*EXERCISE OBJECTIVE:*
Set down the whole listing verbatim.

## Begin

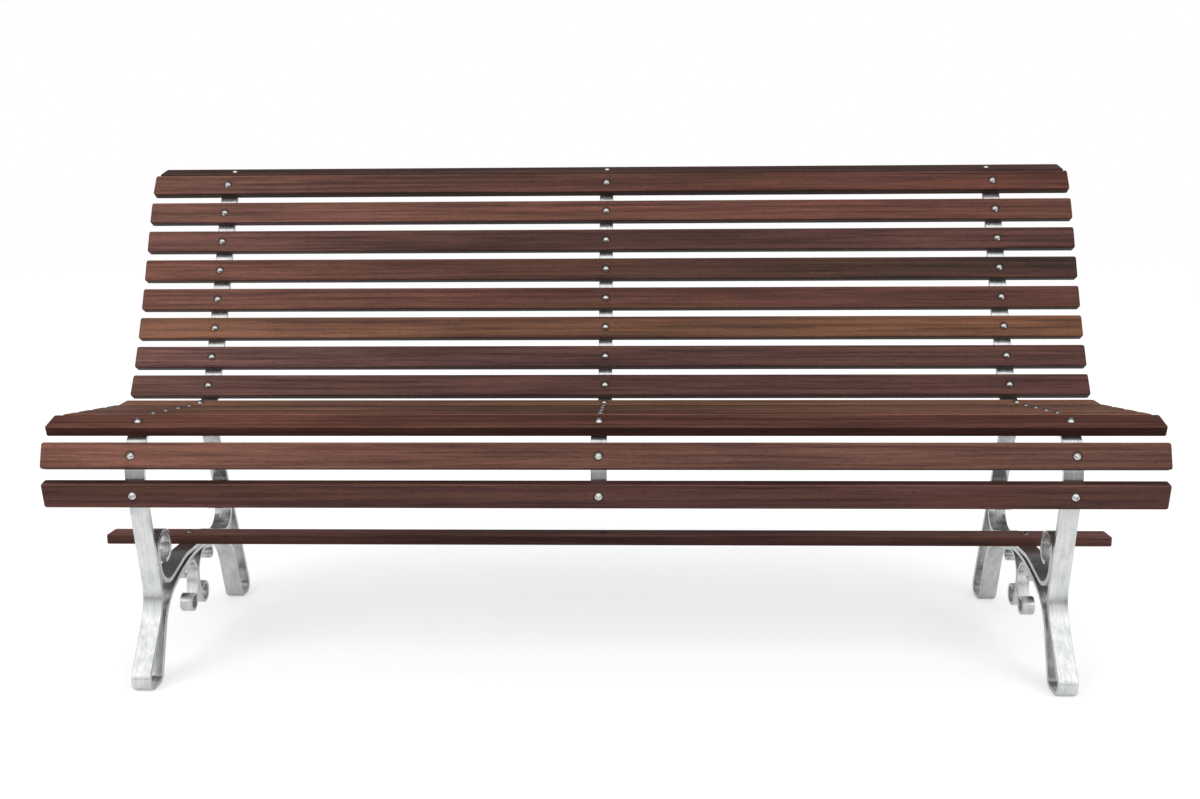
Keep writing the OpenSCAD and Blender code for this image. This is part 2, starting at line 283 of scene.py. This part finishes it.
def wood(name, seed, left, right, gold):
    """Oiled dark hardwood, from one tone at the left end to another at the right, with long grain."""
    material, tree = new_material(name)
    shader = tree.nodes["Principled BSDF"]
    place = add(tree, "ShaderNodeAttribute", attribute_name="slat_place").outputs["Vector"]
    split = add(tree, "ShaderNodeSeparateXYZ", {0: place})
    cloud = stretched_noise(tree, place, seed, CLOUD, detail=3)
    streak = stretched_noise(tree, place, seed + 1, STREAK, detail=6, roughness=0.6, distortion=0.4)
    fibre = stretched_noise(tree, place, seed + 2, FIBRE, detail=3, roughness=0.6)
    pore = stretched_noise(tree, place, seed + 3, PORE, detail=2, roughness=0.5)
    pores = ramp(tree, pore, [(0.57, grey(0)), (0.68, grey(1))])

    shade = wood_tone(tree, split, cloud, left, right)
    shade = wood_grain(tree, shade, cloud, streak, fibre)
    if gold:
        figure = stretched_noise(tree, place, seed + 4, FIGURE, detail=4, distortion=0.3)
        where = ramp(tree, figure, [(0.48, grey(0)), (0.62, grey(gold))])
        shade = mixed(tree, where, shade, colour(GOLDEN_FIGURE))
    shade = mixed(tree, pores, shade, tinted(tree, shade, grey(PORE_SHADE)))
    # Painted highlight along the arrises and painted shade on the narrow edges
    shade = tinted(tree, shade, edge_highlight_and_shade(tree))
    # Painted contact shadow round each bolt head
    shade = tinted(tree, shade, bolt_ring_shadows(tree, split))
    feed(tree, shader, "Base Color", shade)
    feed(tree, shader, "Roughness", to_range(tree, streak, 0.38, 0.56))
    feed(tree, shader, "Specular IOR Level", 0.16)
    feed(tree, shader, "Normal", wood_relief(tree, fibre, pores))
    return material


def wood_tone(tree, split, cloud, left, right):
    """The tone under the grain, from the left end's to the right end's, with painted light: darker in the
    middle and brighter at the ends.
    """
    along = to_range(tree, split.outputs["X"], 0, 1, -HALF_LENGTH, HALF_LENGTH)
    drift = to_range(tree, cloud, -TONE_DRIFT, TONE_DRIFT)
    share = calculated(tree, "ADD", along, drift, use_clamp=True)
    shade = mixed(tree, share, colour(left), colour(right))
    away = calculated(tree, "ABSOLUTE", split.outputs["X"])
    end_light = to_range(tree, away, *END_LIGHT_TONES, *MIDDLE, interpolation_type="SMOOTHSTEP")
    return tinted(tree, shade, end_light)


def wood_grain(tree, shade, cloud, streak, fibre):
    """A tone with slow clouds, dark and pale streaks and fine fibres along the slat."""
    slow = ramp(tree, cloud, [(0.38, grey(0.76)), (0.50, grey(0.98)), (0.62, grey(1.24))])
    lines = ramp(tree, streak, [(0.37, DARK_RED), (0.50, grey(1.0)), (0.63, PALE_GOLD)])
    fine = ramp(tree, fibre, [(0.36, grey(0.72)), (0.50, grey(1.0)), (0.64, grey(1.16))])
    shade = tinted(tree, shade, slow)
    shade = tinted(tree, shade, lines, share=0.9)
    return tinted(tree, shade, fine, share=0.8)


def edge_highlight_and_shade(tree):
    """A factor by the slat's side: a painted highlight where the face turns into the edge, and painted
    shade on the edge.
    """
    side = add(tree, "ShaderNodeAttribute", attribute_name="slat_side").outputs["Fac"]
    return ramp(tree, side, [(0.0, grey(1.0)), (0.2, grey(1.3)), (0.7, grey(0.85)), (1.0, grey(0.52))])


def bolt_ring_shadows(tree, split):
    """A factor that paints shadow on the wood just round the heads of a slat's bolts."""
    away = calculated(tree, "ABSOLUTE", split.outputs["X"])
    beside = calculated(tree, "ABSOLUTE", calculated(tree, "SUBTRACT", away, BOLT_X))
    nearest = calculated(tree, "MINIMUM", away, beside)
    flat = add(tree, "ShaderNodeCombineXYZ", {0: nearest, 1: split.outputs["Y"]})
    reach = add(tree, "ShaderNodeVectorMath", {0: flat}, operation="LENGTH").outputs["Value"]
    return to_range(tree, reach, BOLT_SHADOW_DARKEST, 1, *BOLT_RING)


def wood_relief(tree, fibre, pores):
    """Raised fibres with sunken pores."""
    grain = add(tree, "ShaderNodeBump", {"Height": fibre, "Strength": 0.25, "Distance": 0.3 * MM})
    sunken = {"Height": pores, "Strength": 0.35, "Distance": 0.2 * MM, "Normal": grain}
    return add(tree, "ShaderNodeBump", sunken, invert=True)


# ---- Metals ------------------------------------------------------------------------------------

# Features a metre along X, Y and Z
RUNS = (260, 90, 7)
MOTTLE = (55, 55, 30)
WANDER = (60, 60, 60)
MARKS = (900, 900, 900)

SPANGLE_CELLS = 230.0  # to a metre
SPANGLE_SHIFT = (10 * MM, 10 * MM, 10 * MM)  # how far the cells' borders wander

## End

*FULL ANSWER:*
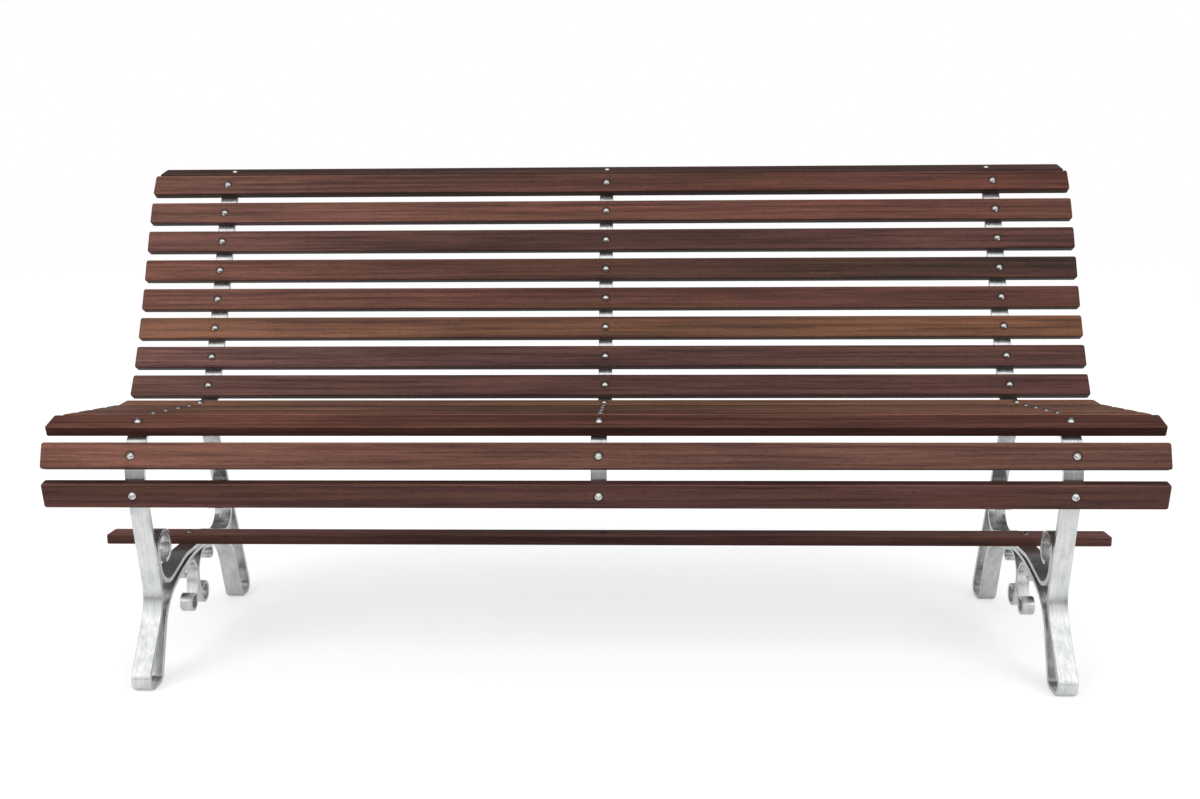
Keep writing the OpenSCAD and Blender code for this image. This is part 2, starting at line 283 of scene.py. This part finishes it.
def wood(name, seed, left, right, gold):
    """Oiled dark hardwood, from one tone at the left end to another at the right, with long grain."""
    material, tree = new_material(name)
    shader = tree.nodes["Principled BSDF"]
    place = add(tree, "ShaderNodeAttribute", attribute_name="slat_place").outputs["Vector"]
    split = add(tree, "ShaderNodeSeparateXYZ", {0: place})
    cloud = stretched_noise(tree, place, seed, CLOUD, detail=3)
    streak = stretched_noise(tree, place, seed + 1, STREAK, detail=6, roughness=0.6, distortion=0.4)
    fibre = stretched_noise(tree, place, seed + 2, FIBRE, detail=3, roughness=0.6)
    pore = stretched_noise(tree, place, seed + 3, PORE, detail=2, roughness=0.5)
    pores = ramp(tree, pore, [(0.57, grey(0)), (0.68, grey(1))])

    shade = wood_tone(tree, split, cloud, left, right)
    shade = wood_grain(tree, shade, cloud, streak, fibre)
    if gold:
        figure = stretched_noise(tree, place, seed + 4, FIGURE, detail=4, distortion=0.3)
        where = ramp(tree, figure, [(0.48, grey(0)), (0.62, grey(gold))])
        shade = mixed(tree, where, shade, colour(GOLDEN_FIGURE))
    shade = mixed(tree, pores, shade, tinted(tree, shade, grey(PORE_SHADE)))
    # Painted highlight along the arrises and painted shade on the narrow edges
    shade = tinted(tree, shade, edge_highlight_and_shade(tree))
    # Painted contact shadow round each bolt head
    shade = tinted(tree, shade, bolt_ring_shadows(tree, split))
    feed(tree, shader, "Base Color", shade)
    feed(tree, shader, "Roughness", to_range(tree, streak, 0.38, 0.56))
    feed(tree, shader, "Specular IOR Level", 0.16)
    feed(tree, shader, "Normal", wood_relief(tree, fibre, pores))
    return material


def wood_tone(tree, split, cloud, left, right):
    """The tone under the grain, from the left end's to the right end's, with painted light: darker in the
    middle and brighter at the ends.
    """
    along = to_range(tree, split.outputs["X"], 0, 1, -HALF_LENGTH, HALF_LENGTH)
    drift = to_range(tree, cloud, -TONE_DRIFT, TONE_DRIFT)
    share = calculated(tree, "ADD", along, drift, use_clamp=True)
    shade = mixed(tree, share, colour(left), colour(right))
    away = calculated(tree, "ABSOLUTE", split.outputs["X"])
    end_light = to_range(tree, away, *END_LIGHT_TONES, *MIDDLE, interpolation_type="SMOOTHSTEP")
    return tinted(tree, shade, end_light)


def wood_grain(tree, shade, cloud, streak, fibre):
    """A tone with slow clouds, dark and pale streaks and fine fibres along the slat."""
    slow = ramp(tree, cloud, [(0.38, grey(0.76)), (0.50, grey(0.98)), (0.62, grey(1.24))])
    lines = ramp(tree, streak, [(0.37, DARK_RED), (0.50, grey(1.0)), (0.63, PALE_GOLD)])
    fine = ramp(tree, fibre, [(0.36, grey(0.72)), (0.50, grey(1.0)), (0.64, grey(1.16))])
    shade = tinted(tree, shade, slow)
    shade = tinted(tree, shade, lines, share=0.9)
    return tinted(tree, shade, fine, share=0.8)


def edge_highlight_and_shade(tree):
    """A factor by the slat's side: a painted highlight where the face turns into the edge, and painted
    shade on the edge.
    """
    side = add(tree, "ShaderNodeAttribute", attribute_name="slat_side").outputs["Fac"]
    return ramp(tree, side, [(0.0, grey(1.0)), (0.2, grey(1.3)), (0.7, grey(0.85)), (1.0, grey(0.52))])


def bolt_ring_shadows(tree, split):
    """A factor that paints shadow on the wood just round the heads of a slat's bolts."""
    away = calculated(tree, "ABSOLUTE", split.outputs["X"])
    beside = calculated(tree, "ABSOLUTE", calculated(tree, "SUBTRACT", away, BOLT_X))
    nearest = calculated(tree, "MINIMUM", away, beside)
    flat = add(tree, "ShaderNodeCombineXYZ", {0: nearest, 1: split.outputs["Y"]})
    reach = add(tree, "ShaderNodeVectorMath", {0: flat}, operation="LENGTH").outputs["Value"]
    return to_range(tree, reach, BOLT_SHADOW_DARKEST, 1, *BOLT_RING)


def wood_relief(tree, fibre, pores):
    """Raised fibres with sunken pores."""
    grain = add(tree, "ShaderNodeBump", {"Height": fibre, "Strength": 0.25, "Distance": 0.3 * MM})
    sunken = {"Height": pores, "Strength": 0.35, "Distance": 0.2 * MM, "Normal": grain}
    return add(tree, "ShaderNodeBump", sunken, invert=True)


# ---- Metals ------------------------------------------------------------------------------------

# Features a metre along X, Y and Z
RUNS = (260, 90, 7)
MOTTLE = (55, 55, 30)
WANDER = (60, 60, 60)
MARKS = (900, 900, 900)

SPANGLE_CELLS = 230.0  # to a metre
SPANGLE_SHIFT = (10 * MM, 10 * MM, 10 * MM)  # how far the cells' borders wander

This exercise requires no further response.